Greg Searle, Senior Inspector, Active Travel England
Active Travel England is the government’s executive agency responsible for making walking, wheeling and cycling the preferred choice for everyone to get around in England. Greg Searle outline ATE’s work to improve active travel routes to stations
For improving active travel routes to stations we’re looking at five key design principles. Firstly routes should be coherent, should link together with no gaps, be easy to navigate and well signposted and it needs to be clear where to go and if you are cycling where to park your bike once you’re at a station.
Routes should also be direct, as direct if not more so than routes for motorised vehicles, which means putting in suitable crossing facilities based on desire lines rather than having to go around the houses to get to your destination.
The third principle is they should be safe. That means creating places that are well lit so if you are coming out of a station late at night and heading to the bus stop, it should feel safe. Cyclists need the right protection and provision.
Principle four is about providing comfortable routes to use – cyclists need good surfacing, walkers shouldn’t have to encounter trips hazards and there should be adequate tactile paving.

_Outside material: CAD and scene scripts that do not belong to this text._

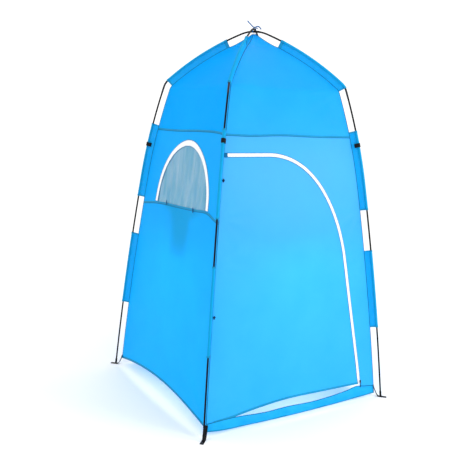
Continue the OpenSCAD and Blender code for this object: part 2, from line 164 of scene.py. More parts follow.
def pole_arcs(top):
    """The arcs of one half of an arch, from its foot to its top."""
    crown = np.array([CROWN_R * math.cos(math.radians(CROWN_LEAN)),
                      top - CROWN_R * (1 - math.sin(math.radians(CROWN_LEAN)))])
    a = 45.0
    for _ in range(12):
        elbow_end = SHOULDER + ELBOW_R * (unit(a) - unit(LEAN_SHOULDER))
        a = 2 * chord_lean(elbow_end, crown) - CROWN_LEAN
    elbow_end = SHOULDER + ELBOW_R * (unit(a) - unit(LEAN_SHOULDER))
    return [arc(FOOT, MIDDLE, LEAN_FOOT, LEAN_MIDDLE), arc(MIDDLE, SHOULDER, LEAN_MIDDLE, LEAN_SHOULDER),
            arc(SHOULDER, elbow_end, LEAN_SHOULDER, a), arc(elbow_end, crown, a, CROWN_LEAN),
            arc(crown, np.array([0.0, top]), CROWN_LEAN, 90)]


ARCHES = [pole_arcs(UPPER_TOP), pole_arcs(LOWER_TOP)]


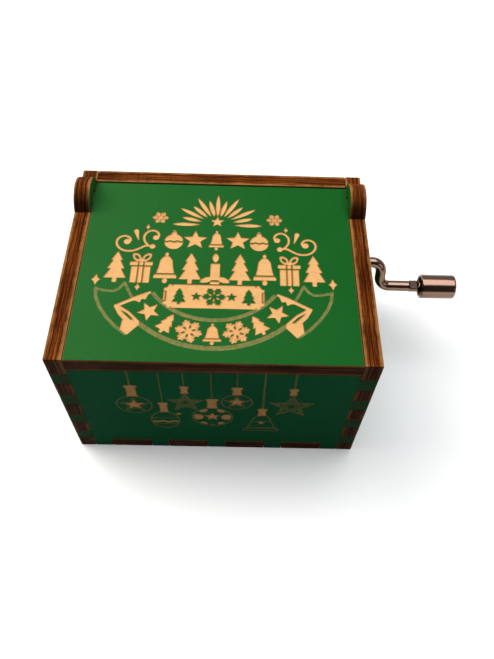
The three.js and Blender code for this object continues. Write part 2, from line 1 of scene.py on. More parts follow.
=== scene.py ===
import json
from math import cos, pi, radians, sin
import bmesh
import bpy
import numpy as np
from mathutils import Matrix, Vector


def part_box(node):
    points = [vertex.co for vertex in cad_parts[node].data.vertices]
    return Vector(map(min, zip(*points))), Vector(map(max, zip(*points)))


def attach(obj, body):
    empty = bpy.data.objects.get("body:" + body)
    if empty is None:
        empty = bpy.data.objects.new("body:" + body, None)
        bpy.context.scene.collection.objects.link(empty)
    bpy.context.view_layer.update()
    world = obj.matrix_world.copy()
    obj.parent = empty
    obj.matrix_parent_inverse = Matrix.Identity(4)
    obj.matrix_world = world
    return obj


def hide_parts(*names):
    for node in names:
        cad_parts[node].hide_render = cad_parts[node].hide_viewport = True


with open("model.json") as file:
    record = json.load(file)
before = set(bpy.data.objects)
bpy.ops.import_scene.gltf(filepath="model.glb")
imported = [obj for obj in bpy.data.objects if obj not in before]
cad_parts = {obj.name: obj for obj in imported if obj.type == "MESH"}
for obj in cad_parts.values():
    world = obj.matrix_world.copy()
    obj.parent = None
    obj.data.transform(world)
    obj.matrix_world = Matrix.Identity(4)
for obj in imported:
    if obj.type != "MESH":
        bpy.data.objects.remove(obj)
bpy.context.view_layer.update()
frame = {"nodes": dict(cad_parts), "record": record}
nodes = frame["nodes"]
record = frame["record"]
scene = bpy.context.scene
scene.view_settings.view_transform = "Standard"

mm = 0.001
slotOf = {row["node"]: row["material_slot"] for row in record["subparts"]}
bodyOf = {node: body for body, held in record["behaviour"]["bodies"].items() for node in held}
jointPlace = {joint["name"]: joint["pos_m"] for joint in record["behaviour"]["joints"]}


# node helpers

def newMaterial(name):
    material = bpy.data.materials.new(name)
    material.use_nodes = True
    return material, material.node_tree, material.node_tree.nodes["Principled BSDF"]


def put(tree, kind, settings=None, **sockets):
    node = tree.nodes.new(kind)
    for key, value in (settings or {}).items():
        setattr(node, key, value)
    for key, value in sockets.items():
        target = node.inputs[int(key[1:])] if key[0] == "i" and key[1:].isdigit() else node.inputs[key]
        if isinstance(value, bpy.types.NodeSocket):
            tree.links.new(value, target)
        else:
            target.default_value = value
    return node


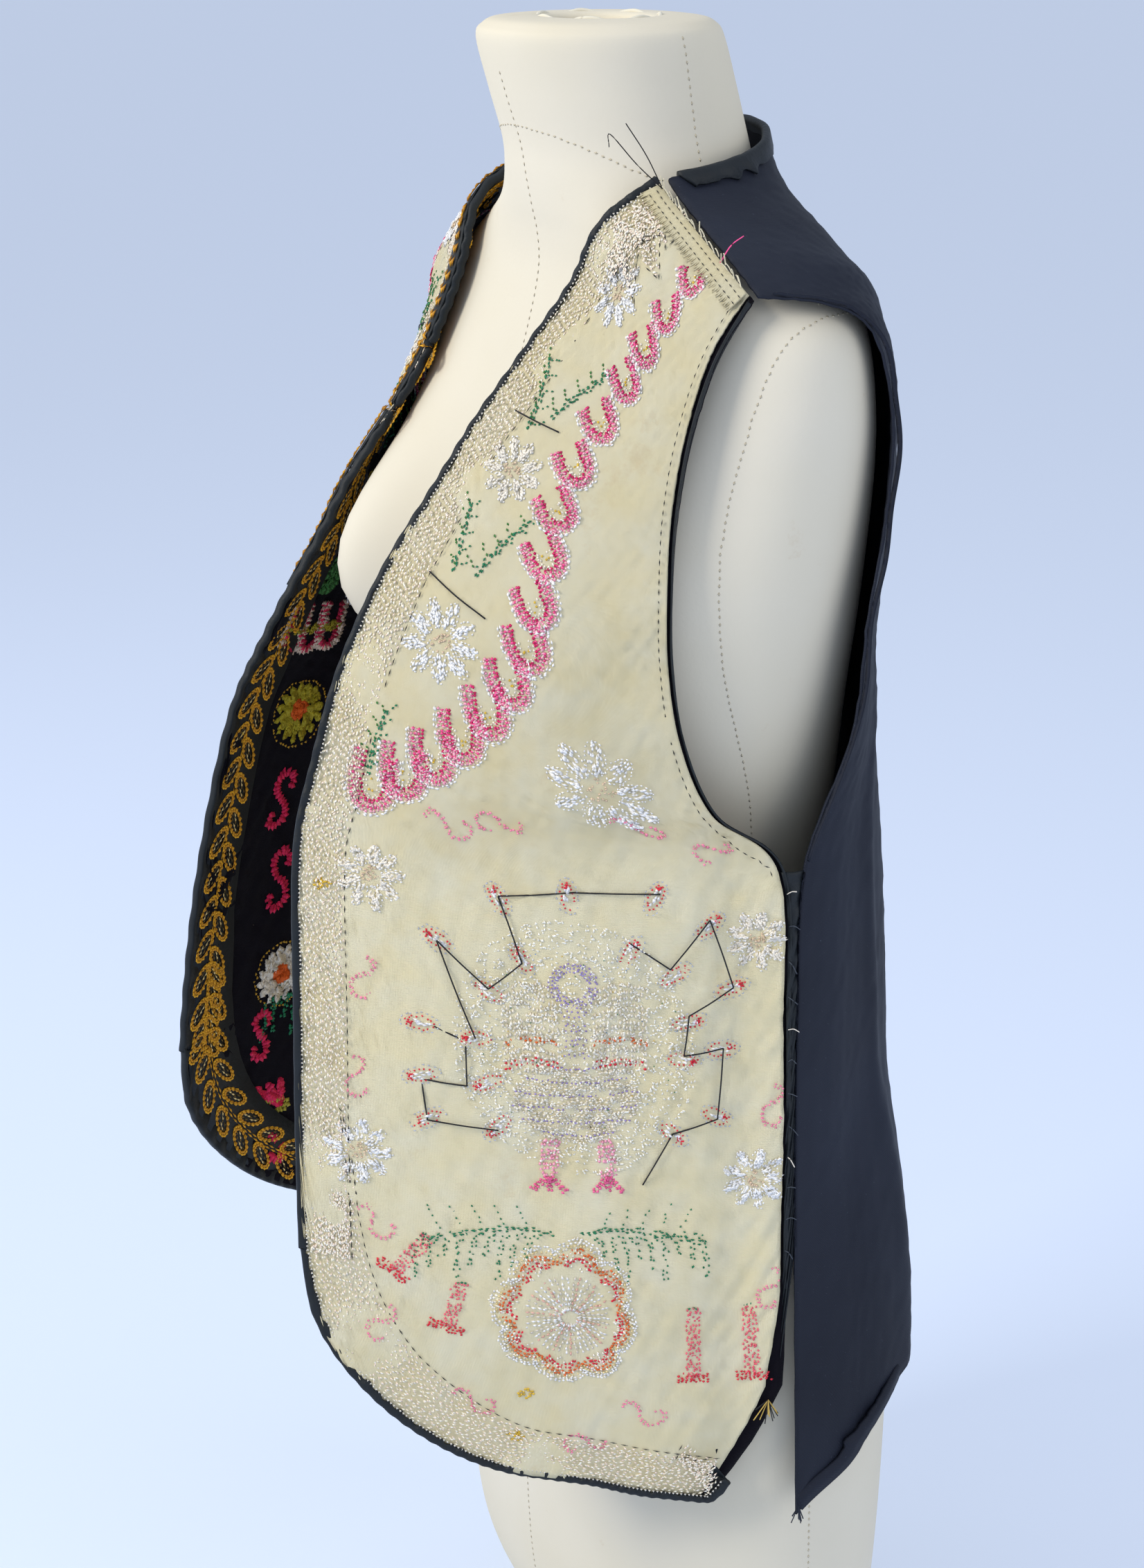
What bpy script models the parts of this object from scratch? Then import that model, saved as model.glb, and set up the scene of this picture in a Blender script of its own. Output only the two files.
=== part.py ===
"""An embroidered folk vest, worn inside out on a limbless dress form.

The origin is the middle of the form's flat base, +Z is up, the form faces -Y and its left is +X.
Each cloth panel is a smooth surface worked out from a short table of sections. A piece is a thin
closed wall between two distances from its panel's surface, so whatever lies on a panel is made
from that panel's own points, moved out. The vest is drawn evenly about the middle of the form,
and hung() then turns it and lets it slip askew, as it really hangs.
"""

from math import cos, exp, log, pi, sin

import bpy
import bmesh
from mathutils import Vector
from mathutils.bvhtree import BVHTree

CM = 0.01
MM = 0.001

# ---------------------------------------------------------------- cloth thicknesses and widths
BACKING_THICKNESS = 1.0 * MM  # cream cotton behind the embroidery, now outside
VELVET_THICKNESS = 1.2 * MM  # black pile cloth, now inside
SATEEN_THICKNESS = 1.3 * MM  # navy cloth of the back
STRIP_THICKNESS = 1.0 * MM  # bands, bindings, turned hems and seam allowances
PLY_GAP = 0.8 * MM  # backing to velvet
STRIP_GAP = 1.8 * MM  # a strip to the cloth under it, which is flat between its own lines
FOLDED_GAP = 2.2 * MM  # and its folded leg, on the inside of the bend
FORM_CLEARANCE = 8.0 * MM  # middle of the cloth to the form, where it rests on it
FORM_EASING = 1.5 * MM  # how softly the cloth comes to rest
EASING_SPAN, REST_PASSES = 20 * MM, 2

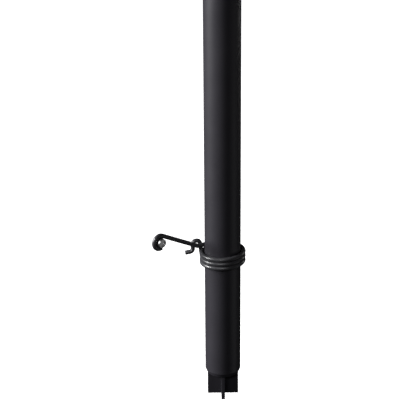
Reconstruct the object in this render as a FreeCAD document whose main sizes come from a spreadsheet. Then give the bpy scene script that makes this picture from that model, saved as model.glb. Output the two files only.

The last principle is that the active travel infrastructure should be attractive – and contribute to stations and surrounding areas being nice places to spend time in.
A particular challenge, and it’s one John Lauder has already outlined, is providing step free access at stations. Lifts need to be large enough for adapted bicycles (a lot of existing Network Rail station lifts aren’t big enough). And if we’re encouraging people to cycle to stations, we should make it easier to take bikes on trains so they can use their bikes for their onward journeys. That’s become a lot harder over the last few decades, but we need to reverse that with suitable rolling stock to support people travelling with their bikes. There’s a lot to go at, but we are trying to upskill local authorities to help them achieve those end to end journeys.